Свита его, не считая личных секретарей, астрологов, подхалимов, нянек, детей и двух учителей, включала еще личного врача и трех телохранителей.
И, наконец, жена Толстяка с совершенно несообразным прозвищем, поскольку с Первого Дня наблюдатели Монти окрестили ее Пандой, углядев темные круги под глазами, когда лицо ее не было закрыто покрывалом, да и своим задумчиво-уединенным поведением походила она на вымирающее животное. У Толстяка была вереница жен, но Панда, хоть и самая старшая, была самой любимой и, возможно, терпеливее всех сносила увеселительные поездки мужа, поскольку он любил ночные клубы и азартные игры – вкусы, за которые мои коллеги-наблюдатели возненавидели его от всего сердца еще до его приезда, потому что знали, что редко когда он засыпает раньше шести часов утра, проиграв при этом обычно сумму, в двадцать раз превышающую их общее годовое жалованье.
Компания остановилась в прекрасном отеле в Уэст-Энде, заняв два этажа, соединенных специально установленным лифтом.
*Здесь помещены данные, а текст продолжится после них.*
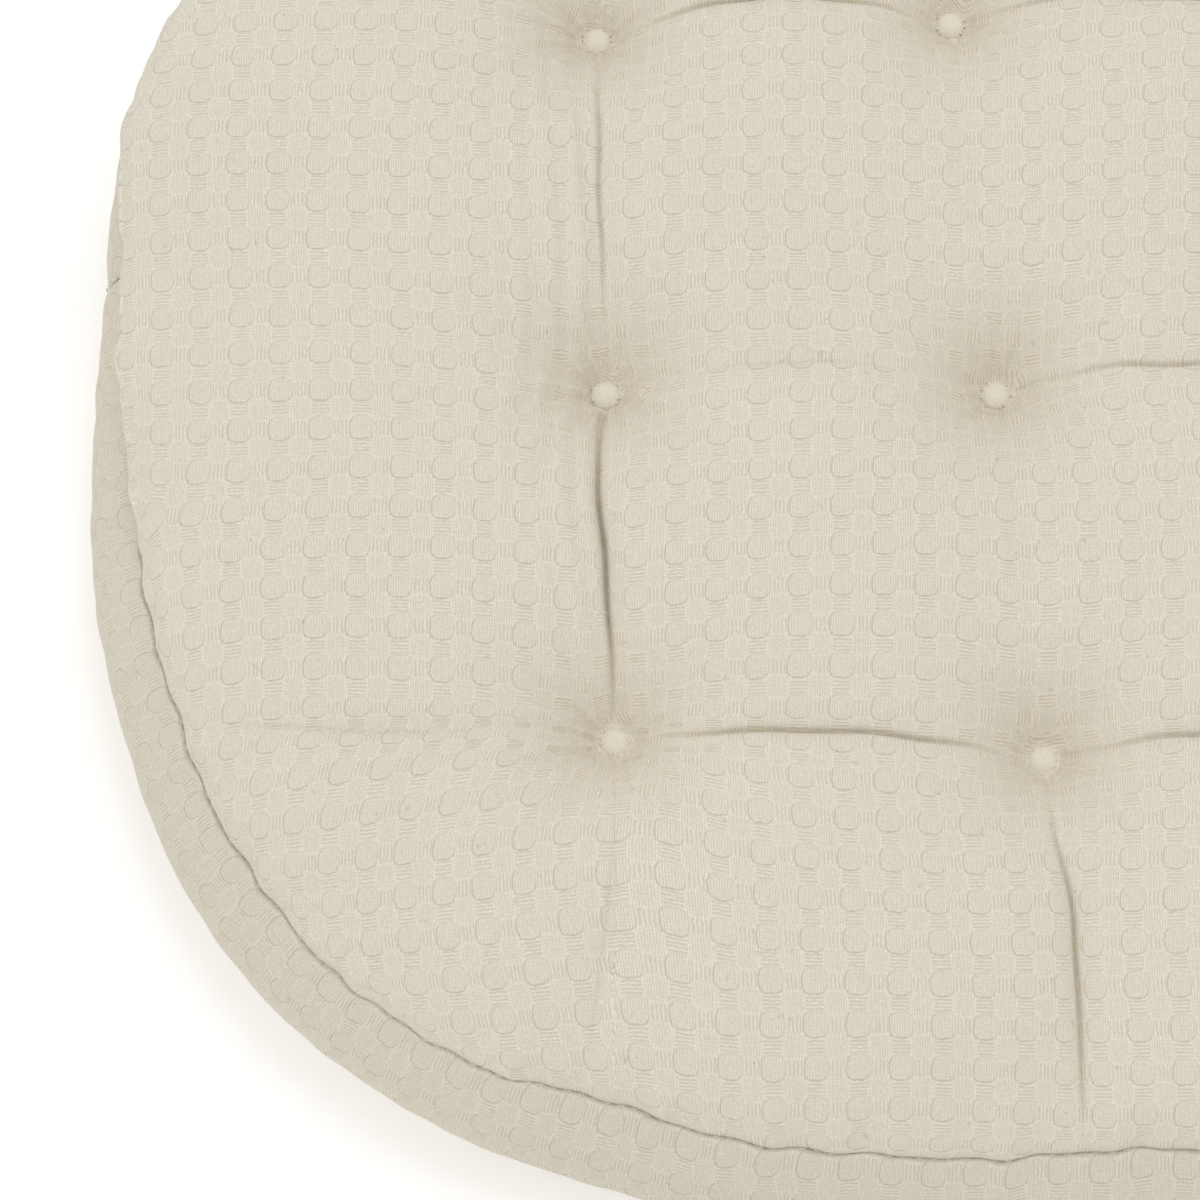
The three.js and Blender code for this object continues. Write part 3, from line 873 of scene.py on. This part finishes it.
def woven_cloth(name, colour):
    """Waffle weave on the cloth's own lie: a ground of fine ribs, round cells outlined by a dotted groove that is
    deeper at their lower left, blocks of long floats between the cells, pinholes, slubs and slow changes of colour.
    The colour holds painted light and shade: the grooves, most at the cells' lower left, and the gaps between threads
    are darkened as painted shade, and the halo round each cell and the backs of the ribs and floats are lightened as
    painted highlight. In the hollows, which the second map gives, the grooves fade and the colour is darker and warmer,
    as painted shade."""
    nodes = Nodes(name)
    plus, less, times, scaled, absolute = (
        partial(nodes.math, kind) for kind in ("ADD", "SUBTRACT", "MULTIPLY", "MULTIPLY_ADD", "ABSOLUTE")
    )
    lie = nodes.add("ShaderNodeUVMap", uv_map="weave").outputs[0]
    wobble = nodes.texture("ShaderNodeTexNoise", lie, {"Scale": 9.0, "Detail": 2.0}, noise_dimensions="2D")
    shift = nodes.add("ShaderNodeVectorMath", operation="MULTIPLY_ADD")
    for value, socket in zip((wobble.outputs["Color"], (0.06, 0.06, 0.0), lie), shift.inputs):
        nodes.link(value, socket)
    split = nodes.add("ShaderNodeSeparateXYZ")
    nodes.link(shift.outputs[0], split.inputs[0])
    u, v = split.outputs[0], split.outputs[1]
    hollow = nodes.add("ShaderNodeSeparateXYZ")
    nodes.link(nodes.add("ShaderNodeUVMap", uv_map="hollow").outputs[0], hollow.inputs[0])
    hollow = hollow.outputs[0]
    place = nodes.object_place()
    fuzz = nodes.noise(place, 1700.0, 2.0)

    # Distances from the middle of the nearest cell, in repeats: with a sign, without, and from half-way between cells.
    side_u, side_v = (less(nodes.math("FRACT", plus(value, 0.5)), 0.5) for value in (u, v))
    near_u, near_v = absolute(side_u), absolute(side_v)
    far_u, far_v = less(0.5, near_u), less(0.5, near_v)

    # The cell leans a little. Its groove is at 1, with a raised halo round it.
    cell = nodes.superellipse(absolute(scaled(side_v, -0.04, side_u)), near_v, 0.285, 0.30, 3.0)
    ring = nodes.bell(cell, 1.0, 0.054)
    halo = nodes.bell(cell, 1.17, 0.075)
    # lower_left makes the groove deeper in the bump and darker in the colour at the cells' lower left; that darkening
    # is painted shade, as if lit from the upper right.
    lower_left = nodes.ramp(plus(side_u, side_v), 0.34, -0.20, 0.42, 1.0)
    outside = nodes.ramp(cell, 0.98, 1.10)
    plain = nodes.superellipse(far_u, far_v, 0.22, 0.27, 3.4)
    inside = plus(nodes.ramp(cell, 0.8, 0.98, 1, 0), nodes.ramp(plain, 0.86, 1.04, 1, 0), clamp=True)

    # Blocks of long floats between the cells, and the ground's fine ribs.
    upright = times(nodes.block(far_u, near_v, 0.19, 0.175), outside)
    level = times(nodes.block(near_u, far_v, 0.215, 0.165), outside)
    floats = plus(upright, level)
    ground = less(1.0, floats)
    ribs, picks = nodes.threads(u, 1 / 17), nodes.threads(v, 1 / 13)
    fine = scaled(ribs, 0.8, times(picks, 0.2))
    upright_floats, level_floats = nodes.threads(plus(u, 0.046), 0.092), nodes.threads(plus(v, 0.042), 0.084)
    long = scaled(upright, upright_floats, times(level, level_floats))
    shaded_float_gaps = less(floats, long)
    dotted = times(nodes.ramp(fuzz, 0.25, 0.6, 0.45, 1.25), scaled(plus(ribs, picks), 0.6, 0.4))
    groove = times(times(times(ring, lower_left), dotted), nodes.ramp(hollow, 0.6, 1.1, 1, 0.15))

    relief = times(ground, scaled(fine, 0.32, 0.33))
    relief = scaled(long, 0.6, scaled(floats, 0.25, relief))
    relief = scaled(groove, -0.42, scaled(halo, 0.2, relief))
    nodes.bump(scaled(fuzz, 0.25, relief), 0.17 * MM)

    corner_u, corner_v = less(near_u, 0.27), less(near_v, 0.27)
    corner = plus(times(corner_u, corner_u), times(corner_v, corner_v))
    pinhole = times(nodes.ramp(corner, 0.0002, 0.0016, 1, 0), nodes.ramp(fuzz, 0.5, 0.62))
    slub = nodes.ramp(nodes.noise(place, 430.0, 1.0), 0.745, 0.775)
    # Painted light and shade: the grooves are darkened as painted shade, the halo is lightened as painted highlight,
    # the float backs are lightened and the gaps between them darkened, and the rib backs are lighter than the dips
    # between them.
    shade = scaled(groove, -0.2, scaled(inside, -0.032, 1.025))
    shade = scaled(times(halo, ground), 0.035, shade)
    shade = scaled(shaded_float_gaps, -0.115, scaled(long, 0.075, shade))
    shade = scaled(times(ground, less(fine, 0.5)), 0.25, shade)
    shade = scaled(pinhole, -0.16, shade)
    for spots, strength, rest in ((nodes.noise(place, 18.0, 3.0), 0.05, 0.975), (fuzz, 0.26, 0.87), (slub, -0.13, 1.0)):
        shade = times(shade, scaled(spots, strength, rest))
    # The deep tint darkens and warms the grooves and the float gaps, as painted shade; the warm tint does the same in
    # the hollows.
    cool, deep, painted_hollow_shade = (full(colour, s) for s in ((0.99, 0.995, 1.0), (0.99, 0.97, 0.93), (0.965, 0.925, 0.85)))
    tint = nodes.mix(plus(groove, shaded_float_gaps, clamp=True), nodes.mix(inside, full(colour), cool), deep)
    # Painted shade: the colour is darkened and warmed in the creases, dimples and along the seams, as far as the hollow
    # map says.
    tint = nodes.mix(nodes.ramp(hollow, 0.3, 1.3, 0.0, 0.2), tint, painted_hollow_shade)
    shaded = nodes.add("ShaderNodeVectorMath", operation="SCALE")
    nodes.link(tint, shaded.inputs[0])
    nodes.link(shade, shaded.inputs["Scale"])
    return nodes.finished(
        shaded.outputs[0], Roughness=0.95, Sheen_Weight=0.06, Sheen_Roughness=0.5, Specular_IOR_Level=0.12
    )


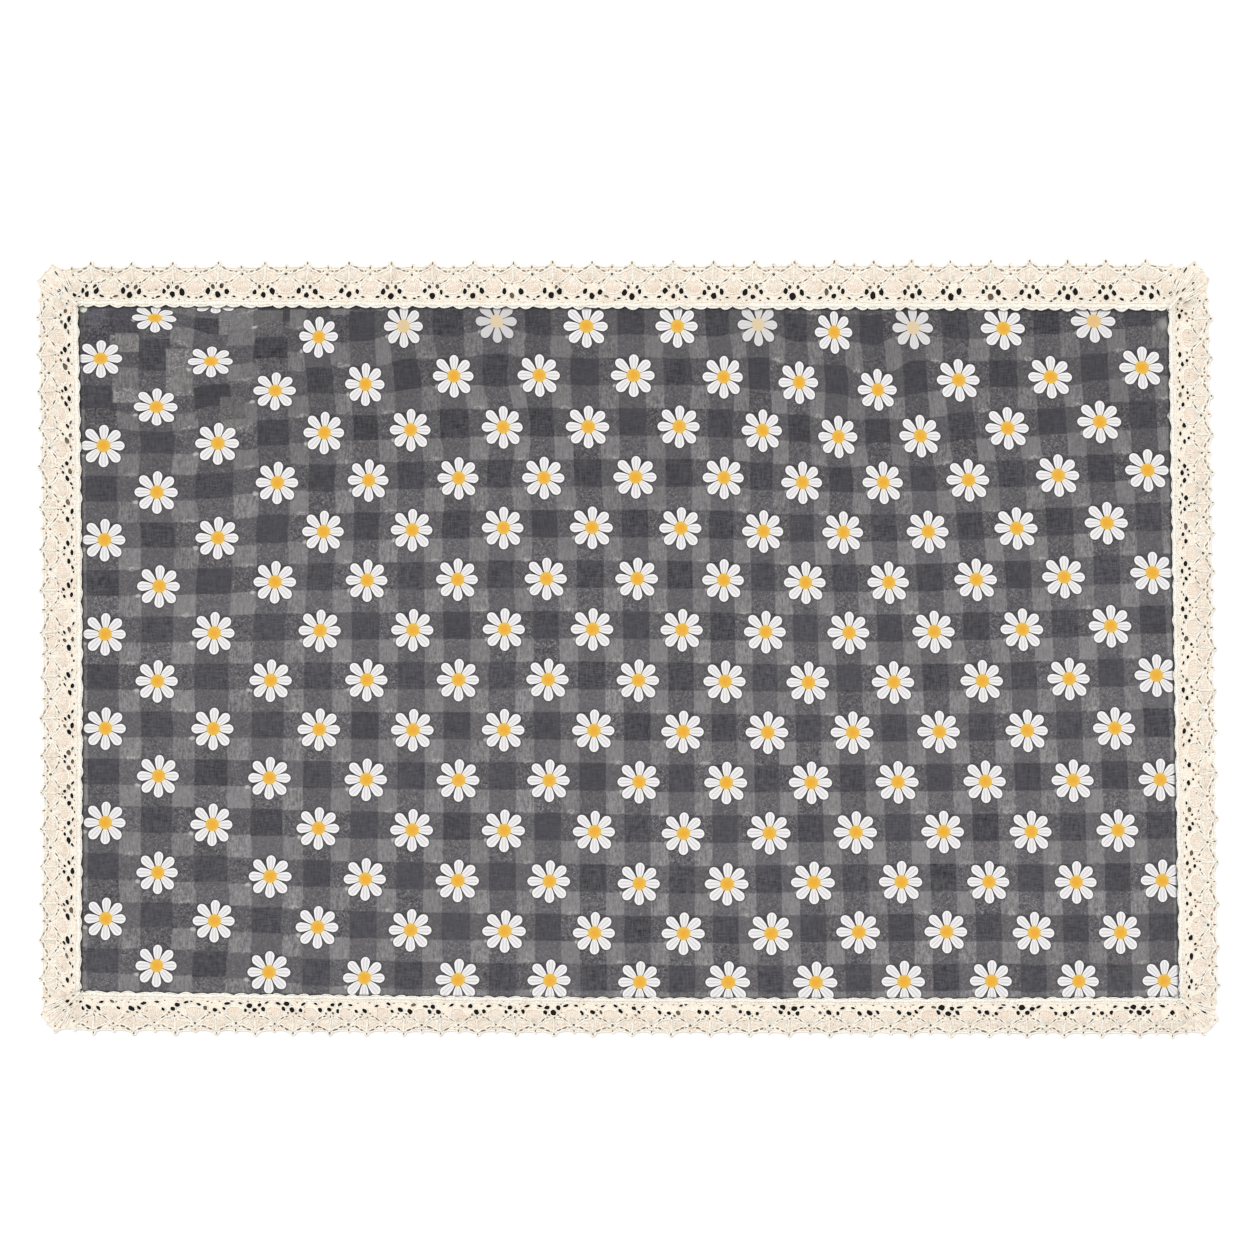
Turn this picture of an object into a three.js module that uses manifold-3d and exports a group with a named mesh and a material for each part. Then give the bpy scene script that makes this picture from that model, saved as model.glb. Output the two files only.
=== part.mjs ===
import * as THREE from "three";
import { mergeVertices } from "three/addons/utils/BufferGeometryUtils.js";
import Module from "manifold-3d";

// A rectangular tablecloth lying flat: one hemmed check panel, with four lengths of lace edging
// sewn over its hem and mitred at the corners. Millimetres, +Z up, +X along the long sides,
// +Y towards the back edge, underside at z = 0, origin under the middle of the outline.

// Cloth
const CLOTH_THICK = 1.0;
const HEM_THICK = 1.6;
const HEM_REACH = 25;
const HEM_START = 1.5;

// Lace edging: heights over the hem and on the table, measured outwards from its foot
const LACE_WIDTH = 52;
const LACE_THICK = 1.4;
const SEWN_CLEARANCE = 0.3;
const RAMP_START = 26;
const RAMP_END = 33;
const RAMP_LEAD = 0.3;
const MITRE_GAP = 0.3;

// Corner points, each as the foot of the lace and the crossing of its two tip lines
const CORNERS = [
  { name: "front left", foot: [-645, -405], tip: [-697.5, -456.5] },
  { name: "front right", foot: [651, -412], tip: [702.5, -460] },
  { name: "back right", foot: [638, 399.5], tip: [691.5, 460.5] },
  { name: "back left", foot: [-648, 404], tip: [-701.5, 456.5] },
];
const CORNER_CUT = 21;
const CORNER_INSET = 2.5;

// Sides, anticlockwise from above. footBow and tipBow draw the middle of the foot and of the tips
// inwards, and drift shifts the repeats along the side where the lace was stretched or eased in as
// it was sewn.
const SIDES = [
  {
    name: "lace_front", repeats: 30, footBow: -4.2, tipBow: 0, phase: 0.4,
    drift: [
      { at: 0, by: 0 }, { at: 0.17, by: 11 }, { at: 0.4, by: 1 }, { at: 0.55, by: 4 },
      { at: 0.8, by: 17 }, { at: 0.93, by: 14 }, { at: 1, by: 0 },
    ],
  },
  {
    name: "lace_right", repeats: 19, footBow: 0, tipBow: 0, phase: 1.9,
    drift: [
      { at: 0, by: 0 }, { at: 0.08, by: -5 }, { at: 0.2, by: 2 }, { at: 0.37, by: 18 },
      { at: 0.5, by: 25 }, { at: 0.63, by: 20 }, { at: 0.74, by: -1 }, { at: 0.94, by: -4 },
      { at: 1, by: 0 },
    ],
  },
  {
    name: "lace_back", repeats: 28, footBow: 0, tipBow: 0, phase: 3.1,
    drift: [
      { at: 0, by: 0 }, { at: 0.04, by: 11 }, { at: 0.2, by: 0 }, { at: 0.32, by: -8 },
      { at: 0.5, by: -11 }, { at: 0.68, by: -17 }, { at: 0.8, by: -13 }, { at: 0.9, by: 0 },
      { at: 1, by: 0 },
    ],
  },
  {
    name: "lace_left", repeats: 19, footBow: 3.5, tipBow: 3.5, phase: 5.2,
    drift: [
      { at: 0, by: 0 }, { at: 0.25, by: -8 }, { at: 0.42, by: 0 }, { at: 0.58, by: 14 },
      { at: 0.8, by: 5 }, { at: 0.9, by: 0 }, { at: 1, by: 0 },
    ],
  },
];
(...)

Толстяк, как и многие сорокалетние сластолюбцы, очень беспокоился о своем сердце. Его волновали также микрофоны, и лифт он любил использовать как безопасное в этом отношении помещение. Поэтому прослушиватели из Цирка заботливо установили ему микрофон и в лифте, где рассчитывали наслушаться пикантных новостей о последних дворцовых интригах или узнать о любой непредвиденной опасности, грозящей списку военных покупок Толстяка.
Все шло довольно гладко до Третьего Дня, когда на нашем горизонте нежданно-негаданно появился неизвестный араб маленького роста в черном пальто с бархатными отворотами. Или, если быть уж совсем точным, он возник в отделе женского нижнего белья огромного универсального магазина в Найтсбридже, когда Панда и ее свита протискивались к стеклянному прилавку, на котором грудой лежало белое, в оборках и кружевах белье. Ведь и у Панды были свои шпионы. Сорока на хвосте принесла ей, что сам Толстяк накануне с любовью перебирал такие же вещи и даже заказал несколько дюжин, дав адрес, по которому все это должны были послать в Париж, где одна любимая дама постоянно ждала его, окруженная всяческой роскошью на его деньги.
Настал, повторяю, Третий День, и боевой дух нашей группы из трех единиц был в напряжении. Поль – это Поль Скордено, замкнутый человек с рябоватым лицом и талантом к изобретению свирепых ругательств. Нэнси сказала мне, что он в немилости, но не сказала почему.
– Он ударил девушку, Нед, – сказала она, но теперь я думаю, что она имела в виду нечто большее, чем просто “ударил”.
В самой Нэнси было всего пять футов роста, и похожа она была на старьевщицу, имеющую разрешение на торговлю. Соответственно ее образу, как она это называла, на ней были фильдеперсовые чулки и удобные, на резиновой подошве, прогулочные туфли, которые она редко меняла. Если ей требовалось еще что-нибудь – шарфы, плащи, вязаные шапочки разных цветов, – она извлекала это из полиэтиленовой сумки.